After hours of consideration, we came up with the following plan. We cut off almost the entire supply of hydrogen and pumped as much air into the engine as possible. Thus, we accomplished two things. First, we increased the specific heat of the fuel-air mixture. This meant that it took longer for the mixture to heat up, so the starter would have time to turn the engine  and the mixture was able to burn in the combustion chamber. Secondly, with fewer fuel particles, the mixture burned more slowly. Thus, even if the fuel ignited prematurely, it would not combust completely in the intake. Calculating the exact results of our method was almost impossible and was certainly beyond our scope. Instead, we kept the needle valve at one click open, at the smallest setting, and kept the air nozzle at full power. Then, we tested different PSI of hydrogen to find one that  could yield a result. Eventually, we hit on 15 PSI, and we got the engine started. We then immediately repeated our results to make sure our data was accurate.
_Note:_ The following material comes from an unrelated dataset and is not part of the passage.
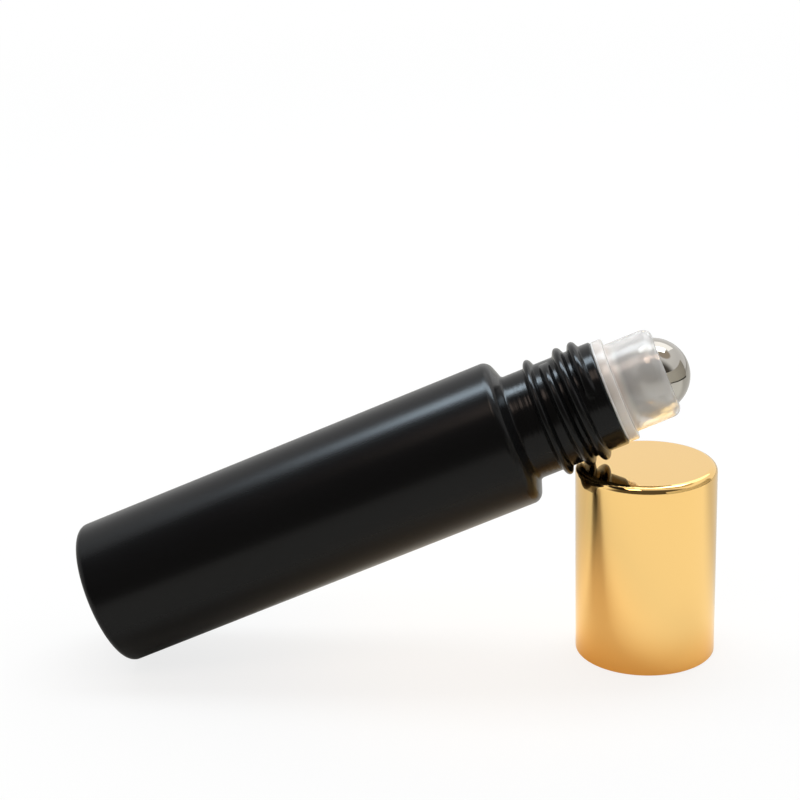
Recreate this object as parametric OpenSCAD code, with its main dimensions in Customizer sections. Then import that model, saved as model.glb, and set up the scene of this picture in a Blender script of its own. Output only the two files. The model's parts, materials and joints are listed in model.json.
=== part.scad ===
// Roll-on bottle for 10 ml of oil: black glass, a steel ball in a plastic housing, and a metal cap.
// The cap stands on its open end, and the bottle leans on it with its neck across the cap's edge.
// Lengths are in millimetres. The bottle and its housing are drawn upright and then leant over.

/* [Bottle] */
// Outside diameter of the body
body_d = 20; // [19.6:0.1:24]
// Height of the neck's rim above the base
rim_h = 74.5; // [66:0.5:100]
// Thickness of the body's wall
body_wall = 2.3; // [1.6:0.1:2.6]
// Height of the inside floor above the base
floor_h = 3; // [2:0.1:6]
// Radius where the inside floor meets the wall
floor_r = 1.5; // [0.8:0.1:3]
// Radius of the heel, where the body meets the base
heel_r = 1; // [0.6:0.1:1.6]
// Width of the flat ring that the bottle stands on
stand_w = 1.2; // [0.8:0.1:2.5]
// Depth of the hollow under the base
push_up = 0.6; // [0.3:0.1:1.2]

/* [Neck] */
// Length from the top of the straight body to the rim
finish_h = 14.6; // [14.2:0.1:18]
// Diameter of the neck at the root of its thread
neck_d = 14.5; // [13.8:0.1:15]
// Diameter of the neck's bore
bore_d = 10; // [9.4:0.1:10.6]
// Radius of the shoulder's corner
shoulder_r = 1.3; // [0.8:0.1:2]
// Slope of the shoulder, in degrees
shoulder_slope = 20; // [10:1:30]
// Radius where the shoulder meets the neck
neck_fillet = 0.6; // [0.3:0.1:0.9]
// Radius of the rim's outer edge
rim_edge = 0.3; // [0.2:0.1:0.6]
// Radius of the rim's inner edge
rim_lead = 0.4; // [0.2:0.1:0.8]
// Radius of the corner inside the shoulder
inner_corner = 2.8; // [1.5:0.1:3.5]
// Radius inside, where the shoulder meets the bore
inner_fillet = 1.5; // [0.8:0.1:2.5]
// Slope of the inside of the shoulder, in degrees
inner_slope = 35; // [20:1:45]
// Depth of the inner shoulder's start below the outer one's
inner_drop = 2; // [1:0.1:3]

/* [Neck thread] */
// Distance from one turn of the thread to the next, 12 turns to the inch
pitch = 2.117; // [2:0.01:2.6]
// Diameter over the thread
thread_d = 16.4; // [16:0.1:17]
// Width of the thread at its root
thread_w = 1.36; // [1:0.02:1.5]
// Number of turns
thread_turns = 2.2; // [1.6:0.1:2.4]
// Depth below the rim at which the thread starts
thread_start = 6.55; // [6:0.05:7]
// Angle over which the thread rises out of the neck at each end, in degrees
thread_fade = 50; // [20:5:90]
// Diameter over the round bead below the thread
bead_d = 16.4; // [15.6:0.1:17]
// Width of the bead at its root
bead_w = 1.2; // [0.8:0.1:1.6]
// Depth of the bead's middle below the rim
bead_depth = 8.75; // [8.4:0.05:10]

/* [Roller] */
// Diameter of the ball
ball_d = 10; // [9.4:0.1:10.4]
// Height of the ball's centre above the rim
ball_rise = 6.1; // [5.8:0.1:7]
// Running clearance round the ball
ball_gap = 0.05; // [0.03:0.01:0.1]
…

Once the engine was running, we were able to play around with different amounts of hydrogen and air. We did not have time to obtain exact results, but we hypothesized that any amount of hydrogen would cause suction that could take in enough air, up to the point that the engine could take the stress.

This project represents one of the many interesting projects available at St. Mark’s. Unfortunately, this grant is only available to juniors, but there are other options for people with interests. The robotics lab is open all year and is stocked with materials from building season. Pete and I had no prior knowledge of anything about our subject besides basic physics and chemistry. Anyone that is interested in this kind of project can work on it, as long as they put in enough effort. It is also important to note that ideas can and will change. In our original proposal, we allocated $1500 for machining, and we ended up not machining anything. However, this was balanced out by around $1000 of costs we hadn’t expected.